Could the BoJ actually cut rates back to negative if the economy weakens?

It's their nuclear option, and the fuse is now much longer. Having just left negative rates after 8 years, the psychological and institutional barrier to going back is enormous. They would exhaust every other tool first—more JGB purchases, expanded lending facilities, even direct fiscal coordination. A rate cut in response to a mild slowdown is very unlikely. It would take a severe, deflationary shock to even consider it, making it a low-probability tail risk for 2026.

How will a rising Yen affect my plans to invest in US stocks?

It creates a currency headwind. If you invest $10,000 in an S&P 500 ETF and the yen strengthens 10% against the dollar, your investment is worth 10% less when converted back to yen, even if the S&P is flat. To hedge this, sophisticated investors use currency-hedged share classes of ETFs (e.g., a USD-hedged Japan-listed S&P 500 ETF). For most individual investors, the simpler advice is to think long-term. Over decades, equity returns typically outweigh currency fluctuations. But for a 2-3 year horizon, a strengthening yen is a real drag on unhedged foreign stock returns.
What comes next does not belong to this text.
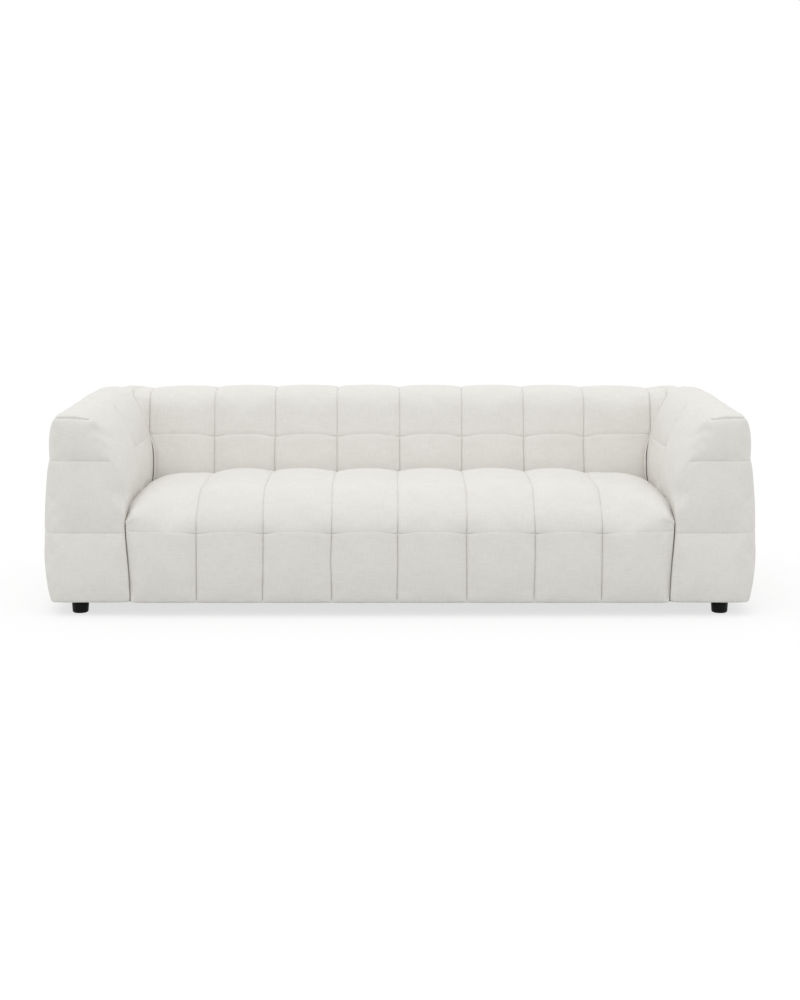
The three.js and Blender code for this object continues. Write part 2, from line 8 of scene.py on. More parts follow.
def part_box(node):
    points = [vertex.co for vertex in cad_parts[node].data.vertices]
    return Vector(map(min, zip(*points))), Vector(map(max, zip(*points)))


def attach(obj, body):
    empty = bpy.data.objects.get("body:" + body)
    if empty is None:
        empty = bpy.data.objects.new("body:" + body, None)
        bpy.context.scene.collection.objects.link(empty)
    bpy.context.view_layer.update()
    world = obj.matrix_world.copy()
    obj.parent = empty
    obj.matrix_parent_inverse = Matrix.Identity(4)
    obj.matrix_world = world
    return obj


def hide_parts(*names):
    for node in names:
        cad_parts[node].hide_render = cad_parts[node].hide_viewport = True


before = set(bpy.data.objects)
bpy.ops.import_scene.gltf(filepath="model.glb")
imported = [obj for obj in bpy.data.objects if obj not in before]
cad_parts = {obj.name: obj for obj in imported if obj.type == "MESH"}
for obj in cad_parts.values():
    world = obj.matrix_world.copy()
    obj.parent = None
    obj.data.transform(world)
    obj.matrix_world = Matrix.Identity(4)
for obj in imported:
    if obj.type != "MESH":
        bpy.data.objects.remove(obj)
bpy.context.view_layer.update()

What's the single biggest mistake investors make when forecasting BoJ policy?

Applying a Western central bank template. The Fed or ECB might hike aggressively to crush inflation. The BoJ's mission is to foster inflation, then nurture it gently. They are growers, not pruners. The mistake is expecting decisive, front-loaded action. The BoJ's actions will be incremental, delayed, and shrouded in cautious language. Misreading that patience as weakness or indecision leads to costly market surprises.